If you keep getting cut off use the same hook and go with 27# seven strand non coated leader. Make your leader no more then 6" long.

Catch some small LY's 2" to 4" long, then take your gold or silver long shank hook and run the hook threw the bottom fin on the belly right behind the fin, there is a small breast bone in there that makes it hard for the hook to pull out. Plus when the LY is swimming around the long shank hook runs parallel with the LY making it to when the spanish strike they get all hook.


----------



## JQbigrig (Nov 9, 2016)

I agree with pier dude! I was at fort pickens 8-6, my first cast with a gotcha plug and i got a nice spanish, but the guys using the ly's were hooking up almost instantly. Plus, i lost all my gotcha plugs....$$$


----------



## Boat-Dude (Sep 24, 2011)

You can also use 6" 27# seven strand on your gotchas as well, it actually makes the lures action 40% better. The Ly's will get you bigger fish.


----------



## DanNbama (Mar 7, 2017)

Thanks a lot. 

On the 2x long shank hook, what size hook would be recommended. 1, 2 or bigger.

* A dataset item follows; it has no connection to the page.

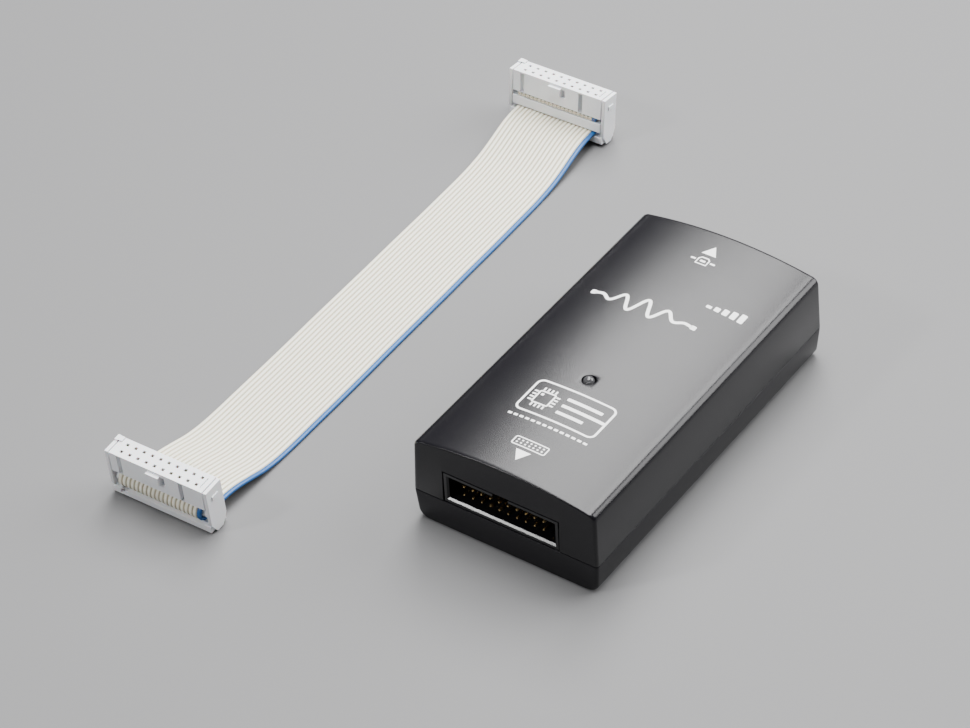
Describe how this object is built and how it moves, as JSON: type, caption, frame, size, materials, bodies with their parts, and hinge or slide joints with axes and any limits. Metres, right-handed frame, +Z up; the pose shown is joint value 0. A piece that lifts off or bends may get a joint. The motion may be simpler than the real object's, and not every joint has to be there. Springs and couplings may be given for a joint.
{
  "type": "usb microcontroller programmer",
  "caption": "Small crowned two-shell pod with a box header at one end, a USB receptacle at the other, and its detachable flat target lead.",
  "frame": {"origin": "bottom centre of the case, on the surface it stands on", "axes": "+Z up, +Y towards the USB receptacle, -Y towards the target header, the loose lead lies at -X"},
  "size_m": [0.1251, 0.1875, 0.0281],
  "materials": {
    "case_plastic": "fine spark-eroded grain, near black",
    "header_plastic": "smooth black moulding",
    "gold_plate": "thin gold plating on square pins",
    "shield_metal": "tinned sheet",
    "board_laminate": "green solder mask",
    "chip_resin": "matt moulding compound",
    "capacitor_can": "aluminium can",
    "fuse_ceramic": "coated chip",
    "lamp_lens": "clear epoxy dome",
    "screw_steel": "zinc plated",
    "label_film": "blank film",
    "socket_plastic": "smooth light grey moulding",
    "ribbon_vinyl": "ivory vinyl with one blue conductor"
  },
  "bodies": {
    "base": {"bottom_shell": "case_plastic", "rating_label": "label_film", "circuit_board": "board_laminate", "board_screw_1": "screw_steel", "board_screw_2": "screw_steel", "board_screw_3": "screw_steel", "board_screw_4": "screw_steel", "header_shroud": "header_plastic", "header_pin_01": "gold_plate", "header_pin_02": "gold_plate", "header_pin_03": "gold_plate", "header_pin_04": "gold_plate", "header_pin_05": "gold_plate", "header_pin_06": "gold_plate", "header_pin_07": "gold_plate", "header_pin_08": "gold_plate", "header_pin_09": "gold_plate", "header_pin_10": "gold_plate", "header_pin_11": "gold_plate", "header_pin_12": "gold_plate", "header_pin_13": "gold_plate", "header_pin_14": "gold_plate", "header_pin_15": "gold_plate", "header_pin_16": "gold_plate", "header_pin_17": "gold_plate", "header_pin_18": "gold_plate", "header_pin_19": "gold_plate", "header_pin_20": "gold_plate", "usb_shield": "shield_metal", "usb_tongue_block": "header_plastic", "usb_contact_1": "gold_plate", "usb_contact_2": "gold_plate", "usb_contact_3": "gold_plate", "usb_contact_4": "gold_plate", "microcontroller": "chip_resin", "line_buffer_1": "chip_resin", "line_buffer_2": "chip_resin", "voltage_regulator": "chip_resin", "resettable_fuse": "fuse_ceramic", "crystal_can": "shield_metal", "smoothing_capacitor": "capacitor_can", "status_lamp": "lamp_lens", "lamp_spacer": "header_plastic", "lamp_lead_1": "shield_metal", "lamp_lead_2": "shield_metal"},
    "lid": {"top_shell": "case_plastic"},
    "lead": {"near_socket_body": "socket_plastic", "near_socket_cover": "socket_plastic", "near_strain_relief": "socket_plastic", "far_socket_body": "socket_plastic", "far_socket_cover": "socket_plastic", "far_strain_relief": "socket_plastic", "ribbon_cable": "ribbon_vinyl"}
  },
  "joints": [
    {"name": "lid_lift", "type": "slide", "parent": "base", "child": "lid", "axis": [0, 0, 1], "range_m": [0, 0.035]},
    {"name": "lead_lift", "type": "slide", "parent": "base", "child": "lead", "axis": [0, 0, 1], "range_m": [0, 0.05]}
  ]
}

Sent from my HTC6525LVW using Tapatalk


----------



## Boat-Dude (Sep 24, 2011)

1/0 & 2/0 Spanish

3/0 & bigger Kings


----------



## RfmTX (Jun 5, 2013)

What's an LY?


----------



## Boat-Dude (Sep 24, 2011)

This is an LY/Pilcher. You can see the breast/belly fin right below the gill line run the hook thru there.


----------



## Ruade (Jul 14, 2016)

Jqbigrig I was at ft Pickens on sunday. Think I saw you there at the corner. I was the short guy with the girl with blue hair lol. 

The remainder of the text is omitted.